I got my leaving cert results a quarter of a century ago. I find that strange and incomprehensible. I had just turned seventeen. Not knowing what I wanted to do in life I was hoping to do a European Studies degree (which is an Arts degree – I had no burning vision about how I intended to spend my life). I remember going to the school at 9am to collect the results. I remember reading them and being pleased at how well I had done in Engliish, Irish and French.

I remember excitedly checking with school-friends about their results. I remember doing the calculations about whether I would get my desired college course (using last years requirement as a template).

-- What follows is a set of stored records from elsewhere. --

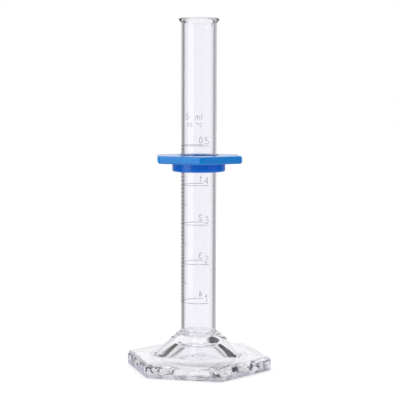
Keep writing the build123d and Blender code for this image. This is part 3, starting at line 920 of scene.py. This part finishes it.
def dark_flags(sums, side, z):
    """Two upright dark panels beside the white backdrop, which draw the edges of clear glass."""
    soft = radians(PANEL_SOFT)
    shades = []
    for turn, panel in ((sums.maths("MULTIPLY", side, -1.0), LEFT_PANEL), (side, RIGHT_PANEL)):
        rises, starts, ends, lights = panel
        start = sums.by_height(z, rises, [radians(edge) for edge in starts])
        end = sums.by_height(z, rises, [radians(edge) for edge in ends])
        inner = sums.step(sums.maths("SUBTRACT", turn, start), -soft, soft)
        outer = sums.step(sums.maths("SUBTRACT", turn, end), -soft, soft, 1.0, 0.0)
        light = sums.by_height(z, rises, lights)
        shades.append(sums.choose(sums.maths("MULTIPLY", inner, outer), 1.0, light))
    return sums.maths("MULTIPLY", *shades)


def gloss_surround(sums, side, flags):
    """What polish reflects: white behind, a soft box on the left, dark round the camera."""
    low, high = (radians(edge) for edge in BACKDROP_EDGE)
    behind = sums.step(sums.maths("ABSOLUTE", side), low, high, 1.0, 0.0)
    level = sums.maths("MAXIMUM", sums.maths("MULTIPLY", flags, behind), CAMERA_SIDE_LIGHT)
    for start, end, soft, light in (SOFT_BOX, SIDE_CARD):
        shape = sums.window(side, radians(start), radians(end), radians(soft))
        level = sums.maths("MAXIMUM", level, sums.maths("MULTIPLY", shape, light))
    return level


def add_world(studio):
    """White surround, with panels, ceiling and soft box for what glass and polish show."""
    world = bpy.data.worlds.new("studio")
    bpy.context.scene.world = world
    world.use_nodes = True
    tree = world.node_tree
    nodes, link = tree.nodes, tree.links.new
    sums = Sums(tree)
    backdrop = nodes["Background"]
    backdrop.inputs["Color"].default_value = (1, 1, 1, 1)
    place = nodes.new("ShaderNodeTexCoord")
    side, z = seen_from_photo(tree, place.outputs["Generated"], studio)
    dims, lamps = ([sin(radians(edge)) for edge in edges]
                   for edges in (CEILING_DIMS, CEILING_LAMPS))
    ceiling = sums.maths("ADD", sums.step(z, *dims, 1.0, CEILING_LIGHT),
                         sums.step(z, *lamps, 0.0, CEILING_LAMPS_LIGHT))
    ahead = sums.window(side, radians(-AHEAD), radians(AHEAD), radians(AHEAD_SOFT))
    ceiling = sums.choose(ahead, ceiling, sums.step(z, *dims, 1.0, CEILING_LIGHT_AHEAD))
    flags = dark_flags(sums, side, z)
    through = sums.maths("MULTIPLY", flags, ceiling)
    gloss = gloss_surround(sums, side, flags)
    rays = nodes.new("ShaderNodeLightPath").outputs
    level = sums.choose(rays["Is Glossy Ray"], ROOM_LIGHT, gloss)
    level = sums.choose(rays["Is Transmission Ray"], level, through)
    level = sums.choose(rays["Is Camera Ray"], level, 1.0)
    link(level, backdrop.inputs["Strength"])


class CYLINDER_OT_stage(bpy.types.Operator):
    """Make the camera, the floor, the surround and the lamp"""
    bl_idname = "cylinder.stage"
    bl_label = "Stage"

    def execute(self, context):
        studio = context.scene.cylinder_studio
        add_camera(studio)
        add_floor(studio)
        add_world(studio)
        self.add_lamp(*KEY_LAMP)
        context.scene.view_settings.view_transform = "Standard"
        for kind in ("max_bounces", "transmission_bounces", "glossy_bounces"):
            setattr(context.scene.cycles, kind, BOUNCES)
        return {"FINISHED"}

    @staticmethod
    def add_lamp(place, size, power):
        """A soft square lamp aimed at the middle of the tube."""
        lamp = bpy.data.lights.new("key", "AREA")
        lamp.size = size
        lamp.energy = power
        holder = bpy.data.objects.new("key", lamp)
        bpy.context.scene.collection.objects.link(holder)
        aim = Vector((0, 0, TUBE_TOP / 2)) - Vector(place)
        holder.location = place
        holder.rotation_euler = aim.to_track_quat("-Z", "Y").to_euler()


class CYLINDER_PT_panel(bpy.types.Panel):
    """Lists the cylinder's operators and their sizes"""
    bl_idname = "CYLINDER_PT_panel"
    bl_label = "Graduated cylinder"
    bl_space_type = "VIEW_3D"
    bl_region_type = "UI"
    bl_category = "Cylinder"

    def draw(self, context):
        for operator, group in STEPS:
            self.layout.operator(operator.bl_idname)
            settings = getattr(context.scene, group)
            for name in settings.bl_rna.properties.keys():
                if name not in ("rna_type", "name"):
                    self.layout.prop(settings, name)


SETTINGS = {
    "cylinder_glass": GlassSizes,
    "cylinder_guard": GuardSizes,
    "cylinder_scale": ScaleSizes,
    "cylinder_studio": StudioSettings,
}
STEPS = (
    (CYLINDER_OT_stage, "cylinder_studio"),
    (CYLINDER_OT_glass, "cylinder_glass"),
    (CYLINDER_OT_scale, "cylinder_scale"),
    (CYLINDER_OT_guard, "cylinder_guard"),
)


def register():
    for name, group in SETTINGS.items():
        bpy.utils.register_class(group)
        setattr(bpy.types.Scene, name, PointerProperty(type=group))
    for operator, _ in STEPS:
        bpy.utils.register_class(operator)
    bpy.utils.register_class(CYLINDER_PT_panel)


def unregister():
    bpy.utils.unregister_class(CYLINDER_PT_panel)
    for operator, _ in STEPS:
        bpy.utils.unregister_class(operator)
    for name, group in SETTINGS.items():
        delattr(bpy.types.Scene, name)
        bpy.utils.unregister_class(group)


def main():
    register()
    for operator, _ in STEPS:
        family, action = operator.bl_idname.split(".")
        getattr(getattr(bpy.ops, family), action)()


if __name__ == "__main__":
    main()
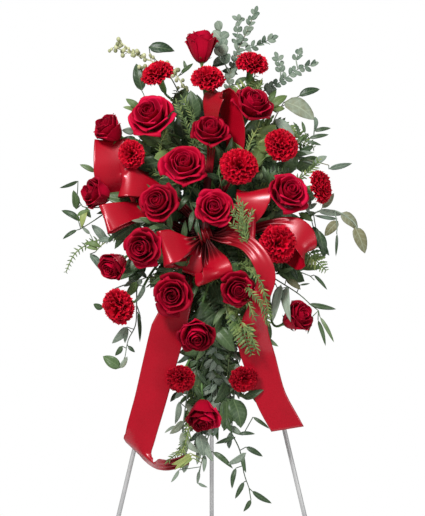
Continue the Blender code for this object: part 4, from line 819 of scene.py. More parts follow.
def rose_petal(rng, radius, height, opened, ring, turn):
    """One petal of a ring of a rose."""
    _, open_rim, bud_rim, half_turn, roll = ring
    reach, rise = (b + (a - b) * opened for a, b in zip(open_rim, bud_rim))
    reach *= rng.uniform(0.90, 1.08)
    rim = (radius * reach, height * rise * rng.uniform(0.92, 1.04))
    inward = 1 - reach
    foot = (radius * (0.04 + 0.10 * reach), height * 0.10 * inward)
    belly = (rim[0] * (0.62 + 0.9 * inward ** 2), height * (0.06 + 0.20 * inward))
    shoulder = (rim[0] * (0.80 + 0.50 * inward ** 2), rim[1] * (0.84 - 0.16 * inward ** 2))
    curl = math.radians(roll * (0.45 + 0.55 * opened)) * rng.uniform(0.6, 1.3)
    curl_radius = radius * (0.03 + 0.065 * reach) * rng.uniform(0.8, 1.25)
    tuck = 0.26 * inward + 0.04 if reach < 0.3 else rng.uniform(0.02, 0.06)
    span = math.radians(half_turn) * rng.uniform(0.9, 1.1)
    r, z, angle, along, across = cup_petal((foot, belly, shoulder, rim), (curl, curl_radius), turn, span,
                                           ROSE_GRID, 0.05 + 0.12 * reach, tuck)
    wave = np.sin(across * math.pi * rng.uniform(0.8, 1.6) + rng.uniform(0, 6)) * along ** 3
    r = r + radius * 0.050 * reach * wave
    z = z + radius * reach * (0.035 * wave + 0.05 * np.exp(-(across / 0.18) ** 2) * along ** 6)
    return r, z, angle, along, across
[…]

I remember making arrangements to go to Docs in the Granary that evening, for a soiree of underage binge drinking – hoping that security wouldn’t be checking IDs (they weren’t of course – Docs as a venue had been chosen for a reason – namely how tolerant it was of teenage boozing). I remember drinking Bulmers cider in vast quantities (and not touching it again for another fifteen years owing to how sick I felt the next day). I remember hoping that maybe my life could now start properly.

Ah. The innocence of youth. I hope that the students getting their results today all do well and get what they want, and that they find a place to party undisturbed this evening (not by the canal outside my house at midnight mind).

I’d tell them not to sweat it though. Real life isn’t that exciting. And that twenty five years after I got my results, I still don’t know what I want to do when I grow up.